Set problem: Every line from the first one to the line containing "wall = 2.5; // [2:0.1:2.8]" should be echoed exactly; leave out the rest.

(Scripts that build objects)
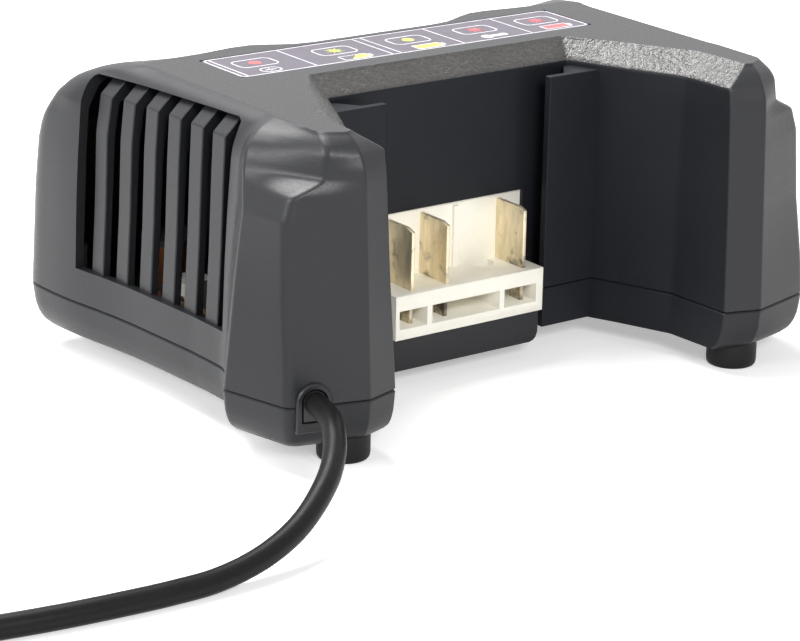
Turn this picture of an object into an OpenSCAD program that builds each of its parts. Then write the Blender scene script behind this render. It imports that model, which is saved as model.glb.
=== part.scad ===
// Slide-on battery charger: two-part moulded shell around a battery bay,
// terminal block with blades, indicator window, mains cord with plug.

/* [Housing] */
// Overall width across the flared front corners
body_width = 197.6; // [194:0.2:202]
// Overall depth from front corners to rear wall
body_depth = 144.8; // [142:0.2:148]
// Height of the flat top above the floor
body_top = 91.5; // [89:0.5:94]
// Height of the seam between the two mouldings
seam_z = 19.5; // [18.5:0.5:20.5]
// Wall thickness of both mouldings
wall = 2.5; // [2:0.1:2.8]

/* [Battery bay] */
// Width between the two arms
bay_width = 116.6; // [114:0.2:118]
// Depth of the bay behind the front corners
bay_depth = 60.4; // [59:0.2:61]
// Free width between the two guide rails
rail_gap = 58.6; // [56:0.2:62]
// Thickness of the guide rails
rail_thickness = 2.5; // [2:0.1:3]

/* [Side louvres] */
// Distance from one louvre vane to the next
vane_pitch = 11.05; // [10.6:0.05:11.3]
// Width of one louvre vane
vane_width = 6.3; // [5.5:0.1:7]

/* [Feet and fixings] */
// Diameter of the rubber feet
foot_diameter = 14.9; // [13:0.1:16]
// Height of the feet below the housing
foot_height = 7; // [6:0.5:8]
// Shank diameter of the housing screws
screw_diameter = 3; // [2.6:0.1:3.4]

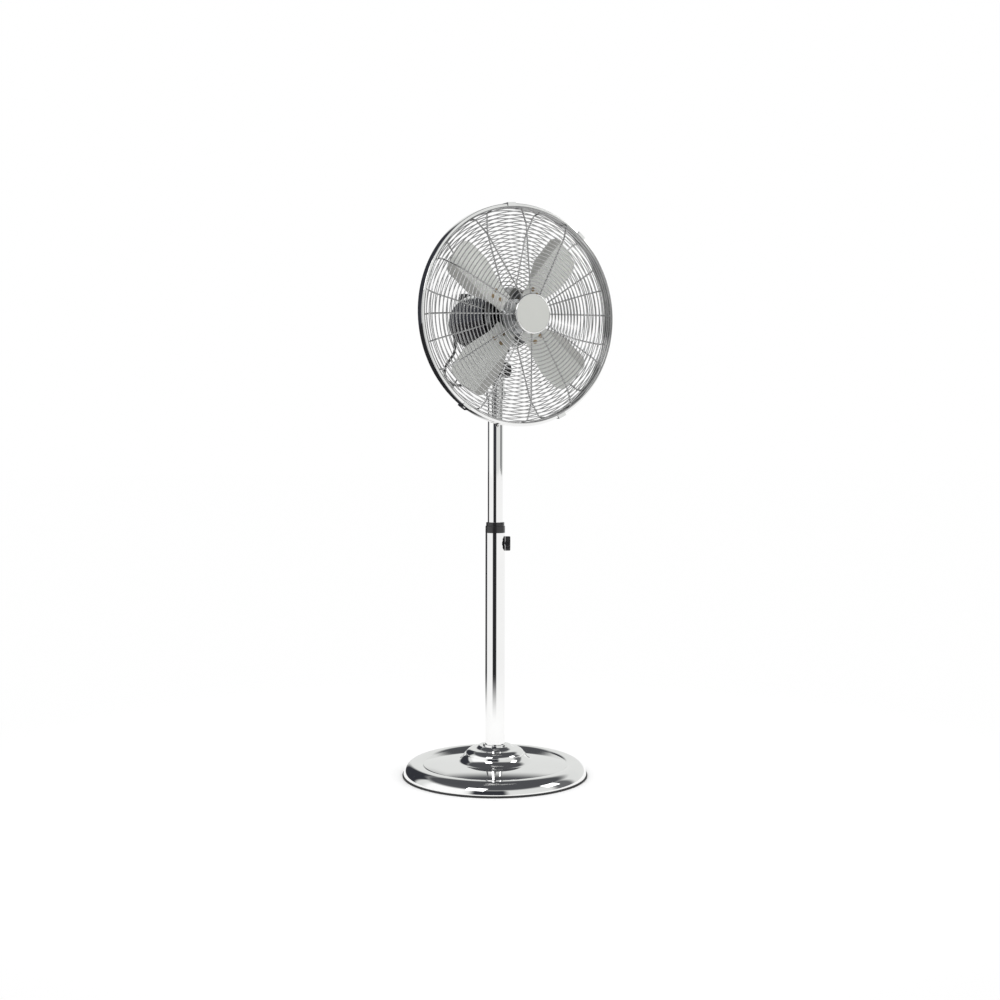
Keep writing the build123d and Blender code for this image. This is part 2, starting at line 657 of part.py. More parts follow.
def rim_clip(angle):
    """A sheet clip that hooks over both edges of the rim band."""
    shape = ring(clip_outer, guard_radius + 0.05, band_front - 1.8, band_back + 1.8)
    shape += ring(guard_radius + 0.1, band_inner - 3.0, band_front - 1.8, band_front - 0.05)
    shape += ring(guard_radius + 0.1, band_inner - 3.0, band_back + 0.05, band_back + 1.8)
    wedge = block(guard_radius - 12, clip_outer + 2, -clip_half, clip_half, band_front - 3, band_back + 3)
    return along_motor(Rot(0, 0, -angle) * (shape & wedge))


rivet = Rot(0, 90, 0) * rod(2.2, clip_outer + 0.03, clip_outer + 1.1)
rivet = Pos(0, 0, rim_plane) * rivet
clip_screws = [along_motor(Rot(0, 0, -a) * rivet) for a in clip_angles]
keep("rim_clips", *[rim_clip(a) for a in clip_angles], *clip_screws)

# ---------------------------------------------------------------- rotor
core = ring(rotor_core_radius, shaft_radius + fixed_gap, stator_front - 1, stator_back + 1)
keep("rotor_core", along_motor(core))
shaft_front = blade_plane - 20.0
shaft_back = gear_y + 14.0
shaft = rod(shaft_radius, shaft_front, back_bracket + bracket_thickness + 1)
shaft += rod(3.0, back_bracket + bracket_thickness, shaft_back)
keep("motor_shaft", along_motor(shaft))
worm_parts = ring(worm_radius - 1.4, 3.0 + fixed_gap, gear_y - 5, gear_y + 13.5)
keep("worm", along_motor(worm_parts))

hub_disc_radius = 34.0
hub_thickness = 2.5
hub_front = blade_plane - hub_thickness / 2
boss_radius = 11.0
boss_back = nose_front - 1.5
rotor_hub = rod(boss_radius, blade_plane - 10, boss_back)
rotor_hub += rod(hub_disc_radius, hub_front - 1.0, hub_front + hub_thickness)
rotor_hub -= rod(shaft_radius + fixed_gap, -200, 0)
arm_width = 30.0
arm_end = 74.0


def blade_frame(index):
    """Radial direction as X, chord as Y and the blade's normal as Z."""
    angle = radians(blade_first_angle + index * 360 / blade_count)
    out = Vector(cos(angle), 0, sin(angle))
    forward = Vector(sin(angle), 0, -cos(angle))
    chord = forward * cos(radians(blade_pitch)) + Vector(0, 1, 0) * sin(radians(blade_pitch))
    return Plane(origin=(0, blade_plane, head_height), x_dir=out, z_dir=out.cross(chord))


camber_radius = 220.0
bend_width = 18.0
bend_angle = 32.0


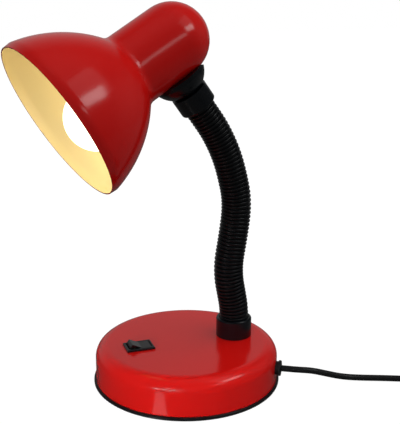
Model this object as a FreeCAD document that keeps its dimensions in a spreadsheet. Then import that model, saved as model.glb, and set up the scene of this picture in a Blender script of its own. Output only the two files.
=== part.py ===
import FreeCAD, Part
import Sketcher
import os
import re
from math import acos, atan2, ceil, cos, degrees, pi, radians, sin, sqrt, tan
from FreeCAD import Placement, Rotation, Vector

# Gooseneck desk lamp, in millimetres. The origin is the middle of the base on the table,
# +Z is up, and the lamp looks towards -Y.

os.makedirs("parts", exist_ok=True)
doc = FreeCAD.newDocument("gooseneck_desk_lamp")

SIZES = [
    # base
    ("base_radius", 68.3, "outside of the red shell"),
    ("base_height", 30.2, "top of the red shell above the table"),
    ("shell_wall", 1.0, "sheet steel of the base shell"),
    ("shoulder", 10.0, "outer radius of the rounded shoulder"),
    ("cover_ledge", 1.7, "rim of the bottom cover past the shell"),
    ("cover_lift", 0.6, "rim of the cover above the table"),
    ("cover_top", 3.3, "floor of the cover, where the shell stands"),
    ("cover_round", 0.9, "rounding of the cover's rim"),
    ("lip_wall", 1.6, "locating lip inside the shell"),
    ("lip_height", 3.7, "locating lip above the cover's floor"),
    ("mat_inset", 8.0, "glued mat inside the cover's rim"),
    ("mat_thick", 1.6, "glued mat"),
    ("loose", 0.4, "gap round a piece that drops in"),
    ("seat_gap", 0.1, "gap at a hidden curved seat"),
    ("tab_in", 9.9, "screws of the cover, in from the shell's inside"),
    ("tab_width", 12.0, "steel tab"),
    ("tab_wall", 1.6, "steel tab"),
    ("tab_reach", 6.0, "tab inside the screw circle"),
    ("screw_radius", 1.95, "cover screw"),
    ("screw_head", 3.7, "cover screw's countersunk head"),
    ("screw_past", 1.5, "thread that stands past the tab"),
    # switch
    ("switch_in", 31.3, "middle of the switch, in from the shell's outside"),
    ("bezel_long", 21.0, "rocker switch bezel"),
    ("bezel_wide", 15.0, "rocker switch bezel"),
    ("bezel_thick", 1.9, "rocker switch bezel"),
    ("bezel_chamfer", 0.7, "rocker switch bezel"),
    ("can_long", 18.9, "switch body below the bezel"),
    ("can_wide", 12.8, "switch body below the bezel"),
    ("can_deep", 13.0, "switch body below the panel"),
    ("well_deep", 9.0, "hollow that the rocker swings in, below the panel"),
    ("rocker_sweep", 8.7, "radius of the rocker's ends about its pin"),
    ("rocker_wide", 10.4, "rocker"),
    ("rocker_drop", 3.0, "rocker below its pin"),
    ("rocker_pin", 1.0, "radius of the rocker's pin"),
    ("pin_below", 3.2, "pin below the bezel's face"),
    ("rocker_throw", 12.0, "degrees each way from level"),
    ("running", 0.05, "clearance of a pin or thread in its hole"),
    ("swing_gap", 0.3, "clearance round a moving piece"),
    ("blade_wide", 4.8, "switch terminal"),
    ("blade_thick", 0.8, "switch terminal"),
    ("blade_long", 5.0, "switch terminal below the switch body"),
    ("blade_clear", 1.6, "switch terminals above the weight"),
    ("blade_pitch", 8.0, "between the two terminals"),
    # wiring in the base
    ("block_x", 24.0, "terminal block"),
    ("block_y", -32.0, "terminal block"),
    ("block_long", 24.0, "terminal block along Y"),
    ("block_wide", 16.0, "terminal block"),
    ("block_high", 9.0, "terminal block"),
    ("block_screw", 1.6, "screw holes of the terminal block"),
    ("lead_radius", 1.1, "insulated lead"),
    ("flex_radius", 2.0, "sheathed lead that goes up the neck"),
    ("clamp_from_wall", 13.0, "cord clamp, from the shell's inside"),
    ("clamp_wide", 20.0, "cord clamp"),
    ("clamp_thick", 6.0, "cord clamp along the cord"),
    ("clamp_over", 2.2, "clamp above the cord"),
    ("clamp_screw", 1.5, "clamp screw"),
    ("clamp_screw_at", 7.0, "clamp screws from the cord"),
    ("clamp_head", 2.9, "head of the clamp screw"),
    ("clamp_head_high", 1.8, "head of the clamp screw"),
    ("clamp_bite", 4.0, "clamp screw in the weight"),
    # gland and cord
    ("cord_radius", 2.3, "round two-core cord"),
    ("cord_over", 4.2, "cord's middle above the weight, where it leaves the wall"),
    ("cord_turn", 31.6, "degrees of the gland from the back towards +X"),
    ("gland_flange", 5.8, "outer flange"),
    ("gland_stand", 2.0, "outer flange off the wall, on its shoulder"),
    ("gland_shoulder", 5.0, "shoulder against the wall"),
    ("gland_thick", 1.8, "outer flange"),
    ("gland_round", 0.6, "outer flange"),
    ("gland_neck", 4.3, "gland in the wall"),
    ("gland_lip", 5.2, "inner lip"),
    ("gland_lip_thick", 1.9, "inner lip"),
    ("cord_straight", 11.0, "cord straight out of the gland"),
    # neck
    ("neck_in", 30.2, "neck, in from the shell's outside"),
    ("collar_radius", 13.4, "both collars"),
    ("collar_high", 14.8, "lower collar"),
    ("collar_floor", 3.0, "lower collar"),
    ("collar_round", 1.6, "rounded mouth of both collars"),
    ("top_collar_high", 13.7, "upper collar"),
    ("top_collar_floor", 2.2, "upper collar where the dome sits in it"),
    ("sleeve_radius", 11.0, "crest of the ribbed sleeve"),
    ("sleeve_groove", 9.8, "groove of the ribbed sleeve"),
    ("sleeve_bore", 8.3, "inside of the sleeve"),
    ("core_radius", 8.0, "flexible steel tube"),
    ("core_bore", 4.5, "flexible steel tube"),
    ("first_pivot", 24.0, "first bend, along the neck from the base"),
    ("link_long", 20.0, "from one bend to the next"),
    ("joint_gap", 2.7, "open groove of the sleeve at a bend"),
    ("rib_flat", 1.2, "crest of one rib"),
    ("rib_flank", 0.35, "slope of one rib along the neck"),
    ("ball_radius", 6.9, "ball at the end of a core link"),
    ("ball_back", 4.0, "ball's shoulder below its centre"),
    ("ball_root", 0.8, "ball set into its link below the shoulder"),
    ("cup_skirt", 1.6, "cup's edge below the ball's centre"),
    ("cup_radius", 7.8, "outside of the cup"),
    ("cup_long", 2.4, "cup above the ball's centre"),
    ("nipple_radius", 5.0, "threaded tube"),
    ("nipple_bore", 3.6, "threaded tube"),
    ("nipple_grip", 5.0, "threaded tube inside the core"),
    ("nut_flats", 14.0, "thin lock nut across its flats"),
    ("nut_thick", 4.0, "thin lock nut"),
    ("washer_radius", 9.5, "washer under the base"),
    ("washer_thick", 1.5, "washer under the base"),
    ("nipple_past", 0.9, "thread that stands past a nut"),
    # head
    ("head_turn", 9.47, "degrees that the head is turned about the neck"),
    ("head_tip", 4.55, "degrees that the cap is off square to the neck"),
    ("shade_wall", 0.9, "sheet steel of the shade"),
    ("rim_radius", 58.1, "mouth of the shade"),
    ("rim_band", 5.0, "nearly straight band at the mouth"),
    ("bell_radius", 94.35, "arc of the bell's outline"),
    ("bell_along", -13.8, "arc's centre along the axis from the rim"),
    ("bell_across", -33.9, "arc's centre off the axis"),
    ("waist_round", 9.0, "hollow rounding from the bell to the cap"),
    ("cap_radius", 26.1, "cylindrical cap and its domed end"),
    ("cap_end", 99.2, "where the dome starts, from the rim"),
    ("head_reach", 88.0, "neck's axis behind the rim"),
    ("dome_radius", 20.7, "black saddle"),
    ("dome_rise", 13.4, "black saddle below the cap's wall"),
    ("dome_lap", 3.1, "saddle sunk in the collar's mouth"),
    ("saddle_radius", 19.4, "skirt of the saddle"),
    ("saddle_sink", 3.1, "saddle's flat top above the cap's lowest line"),
    ("inner_washer", 8.5, "saddle washer in the cap"),
    ("inner_washer_thick", 2.3, "saddle washer in the cap"),
    ("bracket_thick", 1.2, "holder bracket"),
    ("bracket_wide", 14.0, "holder bracket"),
    ("bracket_front", 6.9, "holder bracket in front of the nipple"),
    ("bracket_slack", 3.0, "holder bracket past its bend before it is trimmed"),
    # lampholder and bulb, along the holder's axis from the neck's axis
    ("holder_tilt", 11.8, "degrees that the holder hangs towards the neck"),
    ("holder_back", 9.0, "rear face"),
    ("holder_step", -11.8, "step between skirt and rear part"),
    ("holder_front", -38.0, "mouth of the skirt"),
    ("holder_skirt", 19.5, "radius of the skirt"),
    ("holder_rear", 13.5, "radius of the rear part"),
    ("holder_bore", 14.6, "hollow for the threaded shell"),
    ("holder_floor", -7.0, "floor of the hollow"),
    ("holder_waist", 13.4, "hollow behind the threaded shell"),
    ("holder_ledge", -12.4, "ledge behind the bulb's cap"),
    ("holder_well", 11.0, "hollow round the centre contact"),
    ("shell_inner", 13.35, "threaded shell"),
    ("shell_outer", 14.3, "threaded shell"),
    ("shell_front", -33.0, "threaded shell"),
    ("shell_back", -15.5, "threaded shell"),
    ("contact_thick", 1.5, "centre contact of the holder"),
    ("contact_wide", 5.0, "centre contact of the holder"),
    ("contact_long", 9.0, "centre contact of the holder"),
    ("holder_screw", 1.45, "screws of the bracket"),
    ("holder_screw_at", 5.0, "screws from the holder's axis"),
    ("holder_screw_deep", 6.0, "screws in the holder"),
    ("holder_screw_head", 2.7, "screws of the bracket"),
    ("holder_screw_high", 1.8, "screws of the bracket"),
    ("globe_at", -64.0, "middle of the bulb's globe"),
    ("globe_radius", 22.7, "golf-ball bulb"),
    ("globe_wall", 1.2, "diffuser"),
    ("globe_neck_at", -46.4, "bulb where its neck starts"),
    ("bulb_cap_front", -35.0, "screw cap of the bulb"),
    ("bulb_cap_back", -13.2, "screw cap of the bulb"),
    ("bulb_cap_radius", 13.1, "screw cap of the bulb"),
    ("bulb_tip_radius", 4.7, "centre contact of the bulb"),
    ("bulb_tip_edge", 1.0, "bevel of the bulb's centre contact and of the glass round it"),
    ("bulb_tip_at", -10.9, "centre contact of the bulb"),
    ("bulb_tip_end", -8.7, "centre contact of the bulb"),
    # put-away cord and plug
    ("coil_step", 5.06, "one turn beside or on the next"),
    ("coil_inner", 19.9, "tightest half turn"),
    ("coil_lift", 0.6, "coil above the table, over its tie"),
    ("tie_wide", 8.0, "strap"),
    ("tie_thick", 0.5, "strap"),
    ("tie_slack", 0.9, "strap beside the bundle"),
    ("tail_bow", 0.8, "plug to the side of the coil's last run"),
    ("tail_end", 6.0, "straight ends of the cord between the coil and the plug"),
    ("tail_long", 22.0, "cord between the coil and the plug"),
    ("plug_long", 36.0, "plug body"),
    ("plug_face", 26.0, "plug body at its pins"),
    ("plug_back", 11.0, "plug body at its cord"),
    ("plug_thick", 13.7, "plug body"),
    ("plug_taper", 14.0, "where the plug is full width, from its pins"),
    ("plug_edge", 2.0, "rounding of the plug"),
    ("plug_pin_radius", 2.0, "mains pin"),
    ("plug_pin_long", 19.0, "mains pin"),
    ("plug_pin_pitch", 18.6, "between the mains pins"),
    ("plug_pin_root", 8.0, "mains pin inside the body"),
    ("plug_pin_shank", 1.5, "mains pin inside the body"),
    ("coil_half_turns", 14, "half turns of the coil, in two layers"),
]
NECK_ARCS = [  # (length, degrees of forward lean gained), from the base up
    (15.0, 0.0), (13.0, 10.0), (12.0, 1.0), (26.0, -21.0), (25.0, 2.7), (12.0, 7.3),
    (14.0, 12.0), (14.0, 3.0), (16.0, 8.0), (14.0, 6.0), (10.0, 6.0), (13.2, 0.0),
]
LINKS = 8  # moving links of the neck above the fixed one
RIBS = 7  # ribs on a whole link
TABS = 3
TAB_ANGLES = [30.0 + 360.0 / TABS * i for i in range(TABS)]

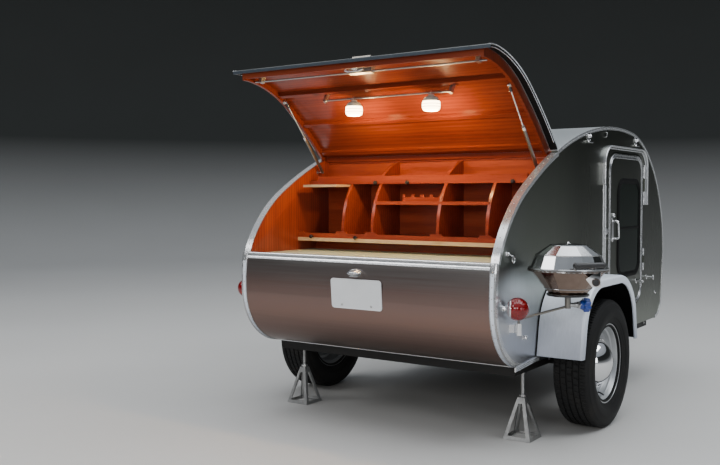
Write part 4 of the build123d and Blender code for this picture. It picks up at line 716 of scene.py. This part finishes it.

Answer for this exercise:
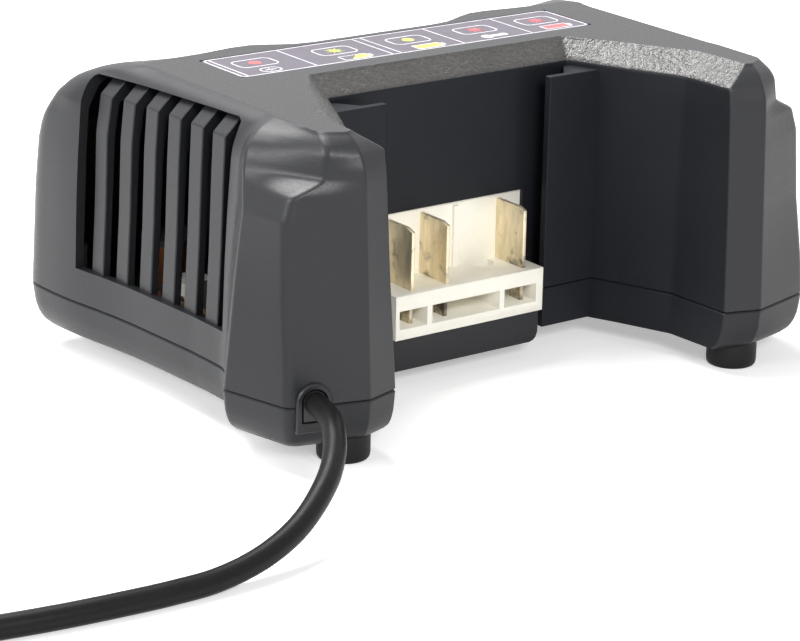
Turn this picture of an object into an OpenSCAD program that builds each of its parts. Then write the Blender scene script behind this render. It imports that model, which is saved as model.glb.
=== part.scad ===
// Slide-on battery charger: two-part moulded shell around a battery bay,
// terminal block with blades, indicator window, mains cord with plug.

/* [Housing] */
// Overall width across the flared front corners
body_width = 197.6; // [194:0.2:202]
// Overall depth from front corners to rear wall
body_depth = 144.8; // [142:0.2:148]
// Height of the flat top above the floor
body_top = 91.5; // [89:0.5:94]
// Height of the seam between the two mouldings
seam_z = 19.5; // [18.5:0.5:20.5]
// Wall thickness of both mouldings
wall = 2.5; // [2:0.1:2.8]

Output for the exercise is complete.